Cornell University professor Michael Lynn published a new study revealing a “cautionary, yellow flag” to activists trying to reduce or eliminate tip credits. Through a survey with nearly 900 responses, Lynn found consumers were more likely to tip higher (by percentage) in states with larger tip credits than they are in states with reduced or eliminated tip credits.
As a result, he claims slashing tip credits could reduce the tips restaurant servers receive, and therefore reduce or reverse the intended effect of boosting total earnings for restaurant servers.
He says policymakers should “proceed cautiously.” But just how cautious should they be?
The existing literature on the real-time impacts of reducing and eliminating tip credits sheds some light on how harmful these policies are for tipped restaurant employees: threatening employment, income, and their workplaces.
Employment Economist Walter Wessels’ early research in the 1990s observed that restricting employers’ allowance to count tips towards the minimum wage requirement (i.e. reducing the size of the tip credit) would “inhibit the creation of hundreds of thousands of new jobs paying well above the minimum wage.” (1993). Another foundational study observed that while raising tipped minimum wage hikes may appear to have a positive effect on employment initially, continuing these increases will ultimately reverse course and reduce employment of tipped restaurant employees (1997).
Since then, economists have continued to build on this research and observed similar negative consequences for restaurant employment.

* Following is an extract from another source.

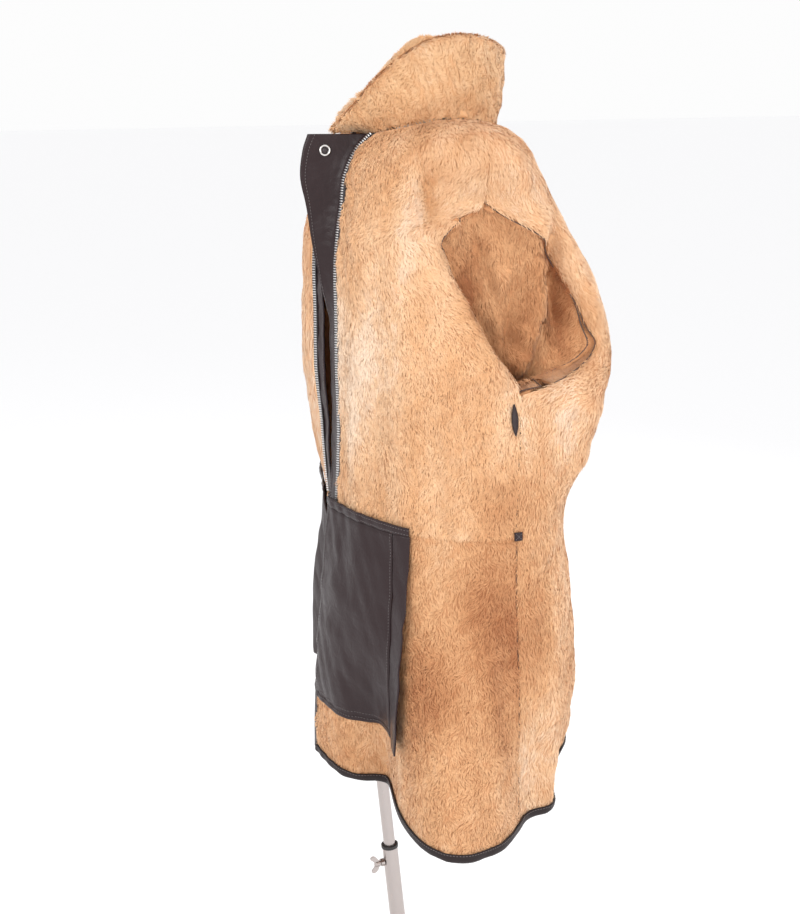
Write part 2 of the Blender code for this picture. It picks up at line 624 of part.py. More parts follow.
BINDING = 0.012
BINDING_WALL = 0.0018
BINDING_CLEAR = 0.0018


def build_hem_binding(hems, leather, parent):
    """A leather strip folded over the hem, from one front edge round the back to the other.

    It is made from the panels' own last two rows, moved out by the strip's clearance.
    """
    last, above, last_n, above_n = (np.concatenate([hem[k] for hem in hems]) for k in range(4))
    up = above - last
    length = np.linalg.norm(up, axis=1, keepdims=True)
    share = BINDING / length
    up /= length
    wide = BINDING_CLEAR + BINDING_WALL
    head = last + (above - last) * share
    head_back = (last - last_n * SHEARLING) + (above - last + (last_n - above_n) * SHEARLING) * share
    foot_back = last - last_n * SHEARLING
    near = np.stack([head + last_n * BINDING_CLEAR, last + (last_n - up) * BINDING_CLEAR,
                     foot_back - (last_n + up) * BINDING_CLEAR, head_back - last_n * BINDING_CLEAR])
    far = np.stack([head + last_n * wide, last + (last_n - up) * wide,
                    foot_back - (last_n + up) * wide, head_back - last_n * wide])
    wall("hem_binding", far, near, leather, parent)


def patch(name, side, angle, level, half_across, half_down, mat, parent, pointed=False):
    """A small piece sewn on the fur at one place: a square, or a pointed oval."""
    here = body(side, angle, level)
    across = body(side, angle + 0.5, level) - here
    down = body(side, angle, level + 0.02) - here
    across /= np.linalg.norm(across)
    down -= across * np.dot(across, down)
    down /= np.linalg.norm(down)
    n = np.cross(across, down)
    n *= np.sign(np.dot(n, here - np.array([0.0, 0.04, here[2]])))
    along = np.linspace(-1.0, 1.0, 9)
    width = (1.0 - 0.94 * along ** 2) if pointed else np.ones(9)
    edge = np.linspace(-1.0, 1.0, 4)
    grid = (here + n * 0.0016 + half_down * along[:, None, None] * down
            + half_across * width[:, None, None] * edge[None, :, None] * across)
    wall(name, grid + n * LEATHER, grid, mat, parent)


# ---------------------------------------------------------------- form and stand
TORSO = [
    # z      half_x half_front half_back
    (0.768, 0.140, 0.092, 0.100),
    (0.772, 0.148, 0.100, 0.108),
    (0.800, 0.156, 0.108, 0.120),
    (0.880, 0.158, 0.112, 0.128),
    (0.940, 0.146, 0.104, 0.112),
    (1.010, 0.124, 0.094, 0.090),
    (1.090, 0.128, 0.098, 0.092),
    (1.180, 0.128, 0.116, 0.100),
    (1.250, 0.130, 0.118, 0.108),
    (1.330, 0.136, 0.100, 0.112),
    (1.400, 0.142, 0.084, 0.100),
    (1.440, 0.136, 0.074, 0.086),
    (1.462, 0.116, 0.066, 0.074),
    (1.474, 0.090, 0.060, 0.070),
    (1.486, 0.062, 0.054, 0.058),
    (1.505, 0.054, 0.050, 0.050),
    (1.550, 0.052, 0.048, 0.048),
    (1.556, 0.046, 0.043, 0.043),
]
TORSO_Y = 0.030

LEAN = math.radians(6.0)                     # the pole leans towards -Y
POLE_AXIS = np.array([0.0, -math.sin(LEAN), math.cos(LEAN)])
BASE_RADIUS = 0.215
BASE_THICK = 0.012
LOWER_RADIUS = 0.0123
LOWER_BORE = 0.0100
LOWER_START = 0.050
LOWER_END = 0.374
MAST_RADIUS = 0.0093
MAST_BORE = 0.0078
MAST_START = 0.170
MAST_END = 0.850
SOCKET_RADIUS = 0.0100
SOCKET_END = 0.856
SCREW_ALONG = 0.350
SCREW_AXIS = np.array([0.0, -math.cos(LEAN), -math.sin(LEAN)])


def cut(part, cutter):
    """Take one solid out of another."""
    cutter.hide_render = True
    cutter.display_type = "WIRE"
    modifier = part.modifiers.new("cut", "BOOLEAN")
    modifier.operation = "DIFFERENCE"
    modifier.solver = "EXACT"
    modifier.object = cutter


def ellipse_ring(z, half_x, front, back, sides):
    turn = np.arange(sides) / sides * 2 * math.pi
    y = np.where(np.sin(turn) < 0.0, front, back) * np.sin(turn)
    return np.stack([half_x * np.cos(turn), TORSO_Y + y, np.full(sides, z)], axis=1)


def build_form(cloth, steel, parent):
    """The limbless form, with the socket that the mast turns in."""
    rings = [ellipse_ring(*row, 32) for row in TORSO]
    torso = loft("dress_form", rings, cloth, parent)
    hole = turned("socket_cutter", (0, 0, 0), POLE_AXIS,
                  [(SOCKET_END - 0.14, SOCKET_RADIUS), (SOCKET_END, SOCKET_RADIUS)], steel)
    cut(torso, hole)


def build_stand(steel, dark, parent):
    """The base plate, its hub, the lower tube with its bush and clamp nut."""
    turned("stand_base", (0, 0, 0), (0, 0, 1),
           [(0.0, BASE_RADIUS - 0.001), (0.002, BASE_RADIUS), (BASE_THICK - 0.003, BASE_RADIUS),
            (BASE_THICK, BASE_RADIUS - 0.004)], steel, parent, sides=64)
    first, second = frame_along(POLE_AXIS)
    circle_turn = np.arange(32) / 32 * 2 * math.pi
    circle = np.cos(circle_turn)[:, None] * first + np.sin(circle_turn)[:, None] * second
    rings = []
    for along, radius in ((0.0, 0.040), (0.020, 0.034), (0.040, 0.018), (LOWER_START - SEAM, 0.0165)):
        ring = POLE_AXIS * along + circle * radius
        rings.append(ring)
    rings[0][:, 2] = BASE_THICK + SEAM
    loft("base_hub", rings, steel, parent)
    lower = tube("pole_lower", (0, 0, 0), POLE_AXIS, LOWER_START, LOWER_END, LOWER_RADIUS,
                 LOWER_BORE, steel, parent)
    hole = turned("screw_cutter", POLE_AXIS * SCREW_ALONG, SCREW_AXIS,
                  [(0.0, 0.0036), (0.030, 0.0036)], steel, sides=16)
    cut(lower, hole)
    tube("pole_bush", (0, 0, 0), POLE_AXIS, LOWER_END + SEAM, LOWER_END + 0.005, LOWER_RADIUS + 0.0012,
         LOWER_BORE, dark, parent)
    tube("clamp_nut", POLE_AXIS * SCREW_ALONG, SCREW_AXIS, LOWER_RADIUS + SEAM, 0.0185, 0.0062,
         0.0036, steel, parent, sides=12)


WING_OUTLINE = [
    # along the screw, across it: one ear of the wing head, from the hub's foot to its notch
    (0.0200, 0.0032), (0.0215, 0.0060), (0.0240, 0.0105), (0.0275, 0.0138), (0.0315, 0.0146),
    (0.0345, 0.0128), (0.0345, 0.0100), (0.0315, 0.0070), (0.0290, 0.0035),
]


def build_screw(steel, parent):
    """The clamp's wing screw: a shank with two ears cut from plate, joined as one."""
    centre = POLE_AXIS * SCREW_ALONG
    screw = turned("clamp_screw", centre, SCREW_AXIS,
                   [(MAST_RADIUS + 0.0004, 0.0026), (0.0105, 0.0030), (0.0195, 0.0030),
                    (0.0200, 0.0045), (0.0265, 0.0045), (0.0285, 0.0030)], steel, parent, sides=16)
    ears = [(a, c) for a, c in WING_OUTLINE] + [(a, -c) for a, c in reversed(WING_OUTLINE)]
    side_way = np.array([1.0, 0.0, 0.0])
    rings = [[centre + SCREW_AXIS * a + POLE_AXIS * c + side_way * half for a, c in ears]
             for half in (-0.0016, 0.0016)]
    wings = loft("wing_union", rings, steel)
    wings.hide_render = True
    wings.display_type = "WIRE"
    union = screw.modifiers.new("ears", "BOOLEAN")
    union.operation = "UNION"
    union.solver = "EXACT"
    union.object = wings


# ---------------------------------------------------------------- snaps and slider
def build_hardware(metal, dark, parent):
    """The snap's socket on the turned corner, the studs on the far front, the zip's slider."""
    levels = np.array([0.98, 1.03])
    spot, n = band_grid("left", levels, 0.0125, 0.0115, 2)
    n = n[0, 0]
    turned("snap_socket", spot[0, 0] + n * (LAYER - BAND_DEPTH), n,
           [(0.0, 0.0072), (0.0016, 0.0078), (0.0026, 0.0066), (0.0022, 0.0040)], metal, parent)
    for number, level in enumerate((9.55, 10.35)):
        angle = float(angle_at_x("right", 0.018, level)[0])
        n = body_normal("right", angle, level)
        turned(f"snap_stud_{number + 1}", body("right", angle, level) + n * LAYER, n,
               [(0.0, 0.0060), (0.0030, 0.0060), (0.0034, 0.0030), (0.0065, 0.0028)], dark, parent)


def main():
    for old in list(bpy.data.objects):
        bpy.data.objects.remove(old)
    steel = material("brushed steel", (0.62, 0.58, 0.56), 0.28, 1.0)
    dark = material("black plastic", (0.02, 0.02, 0.02), 0.5)
    nickel = material("nickel", (0.72, 0.70, 0.68), 0.25, 1.0)
    linen = material("linen", (0.62, 0.57, 0.50), 0.9)
    fur = material("shearling", (0.80, 0.52, 0.30), 0.9)
    leather = material("leather", (0.055, 0.042, 0.048), 0.45)

    stand = bpy.data.objects.new("stand", None)
    mast = bpy.data.objects.new("mast_joint", None)
    form = bpy.data.objects.new("form_joint", None)
    for empty in (stand, mast, form):
        bpy.context.scene.collection.objects.link(empty)
    mast.parent = stand
    form.parent = mast
    mast.location = POLE_AXIS * LOWER_END
    form.location = POLE_AXIS * (SOCKET_END - LOWER_END)
    bpy.context.view_layer.update()

    build_stand(steel, dark, stand)
    build_screw(steel, stand)
    tube("mast", (0, 0, 0), POLE_AXIS, MAST_START, MAST_END, MAST_RADIUS, MAST_BORE, steel, mast)
    build_form(linen, steel, form)
    fronts = {side: build_fronts(side, fur, form) for side in ("left", "right")}
    back_borders, back_hem = build_back(fur, form)
    for side in ("left", "right"):
        build_sleeve(side, fronts[side][0], back_borders[side], fur, form)
        build_front_bands(side, leather, form)
        build_pocket(side, leather, form)
        patch(f"underarm_tab_{side}", side, -1.2, 7.45, 0.0045, 0.021, leather, form, pointed=True)
        patch(f"seam_stay_{side}", side, 1.0, 9.0, 0.0055, 0.0055, leather, form)
    build_collar(fur, form)
    right_hem = tuple(row[::-1] for row in fronts["right"][1])
    build_hem_binding([fronts["left"][1], back_hem, right_hem], leather, form)
    build_hardware(nickel, dark, form)


main()
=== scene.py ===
# %% [markdown]
# # A shearling coat shown fur side out on a dress form
# The real coat is sheepskin: leather on one side, curly pile on the other. It is worn
# inside out here, so the pile shows, with the zip, the pocket bags and the seams of its
# inside. Each skin is made as a thin closed wall, and its pile as thousands of small
# bent strands that stand on that wall, because only real strands catch the light and
# break up the outline as wool does.

# %% Load the frame
import json
import math

import bpy
import numpy as np
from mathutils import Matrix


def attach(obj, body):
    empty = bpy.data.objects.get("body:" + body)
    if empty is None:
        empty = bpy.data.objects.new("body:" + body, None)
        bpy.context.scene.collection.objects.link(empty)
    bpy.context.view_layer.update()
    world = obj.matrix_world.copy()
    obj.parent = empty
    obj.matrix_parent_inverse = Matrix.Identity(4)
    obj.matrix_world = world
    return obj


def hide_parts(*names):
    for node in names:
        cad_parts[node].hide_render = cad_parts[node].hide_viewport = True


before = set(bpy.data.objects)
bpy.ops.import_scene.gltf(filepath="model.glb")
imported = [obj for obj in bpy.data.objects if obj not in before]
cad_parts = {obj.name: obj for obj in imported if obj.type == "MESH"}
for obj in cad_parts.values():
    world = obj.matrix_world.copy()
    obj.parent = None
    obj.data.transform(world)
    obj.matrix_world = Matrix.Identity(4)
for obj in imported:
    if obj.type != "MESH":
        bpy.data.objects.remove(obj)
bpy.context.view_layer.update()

# %% [markdown]
# ## The camera
# It stands to the wearer's left and a little in front, at neck height, and looks down.
# The lens is fairly long, so the coat isn't stretched.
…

Economists William Even and David Macpherson have conducted several studies specifically targeting tipped restaurant employees. One study finds “ the bulk of the evidence” indicates raising tipped minimum wages (reducing tip credits) kills jobs and reduces hours for tipped employees in full-service restaurants (2014). More recently, Even and Macpherson found that high-wage areas such as San Francisco and Seattle had an 18% lower share of jobs and 19% lower share of hours worked in full-service restaurants compared to lower-cost states. (2019) In the most recent attempt to eliminate the tip credit at the federal level, the authors estimated doing so would eliminate jobs for nearly 1 in 3 affected tipped employees. (2020)
Most recently, economists David Neumark and Maysen Yen analyzed three decades of employment data for tipped restaurant employees. In this review, they found every 1% increase in tipped minimum wages resulted in average employment loss of 0.08% (2021). Put in perspective, that means a nearly 4% decrease in employment if the federal tipped minimum wage was increased from $2.13 to $3.13.
Income Economists John Anderson and Orn Bodvarsson first sought to determine whether raising tip credits would actually affect tipped employees’ income. They found that largely the servers in states with higher tipped minimum wages had “no income advantage” compared to servers in states with lower mandates (2005).
More recently, Census Bureau analyst Maggie Jones found raising tipped minimum wages corresponds to a proportional decrease in tip income for employees. Her study showed a 5 to 6 percent increase in the tipped minimum wage reduced tip earnings by a similar magnitude (2016).
Even Michael Lynn’s previous work on tipped minimum wages concurs: analyzing differences in state minimum wage requirements and tipping percentages, he found states with higher tipped minimum wages have lower average tip percentages in restaurants (2020).
Businesses Economists Dara Luca and Michael Luca analyzed the impact of minimum wage increases on San Francisco-area restaurants, which the state prohibits from taking any tip credit. They find every $1 increase in the minimum wage that affects tipped restaurant employees led to a 14% increase in the likelihood of restaurant closure (2018). In addition, they conclude increases in the minimum wage also increase the likelihood of restaurants raising their prices to adjust to the rising wage bill.
Even as tipped minimum wages have increased gradually over time, the bulk of economic literature reveals doing so has created dangerous consequences for tipped restaurant employees. So why are there so many negative after-effects from governments artificially raising the tipped minimum wage and scrapping tip credits?
The logic for restaurants is relatively straightforward: eliminating tip credits, even over a schedule, represents a massive increase in the wage bill for restaurant employers. If the current federal tip credit was eliminated, it would cause a 240% increase in the tipped minimum wage up to $7.25 per hour. Many are calling for it to go higher, up to $15 and beyond.
As the cost rises to keep tipped employees on staff, restaurants are forced to adapt. They may pass off cost increases to their customers, which presents a great risk for those whose clientele are unable to absorb large price hikes and may reduce their patronage. To mitigate this, restaurants have tried switching to a flat minimum wage model that does not allow tipping, and many have reversed course. On the other hand, they may have to reduce costs by offering fewer job opportunities or reducing hours, which takes away earning potential from employees and may also cause customer foot traffic to decline.
Servers earn a significant living through tips in states that use the traditional tip credit structure. Many say they prefer the traditional base wage-plus-tips system for its profitability. In fact, a survey of tipped restaurant employees found that 97% preferred keeping tip credits intact instead of a flat minimum wage.
Lynn’s most recent findings add to a growing body of research that points to severe consequences of these measures. Lawmakers should pay attention to the long history of damage tip credit elimination can bring.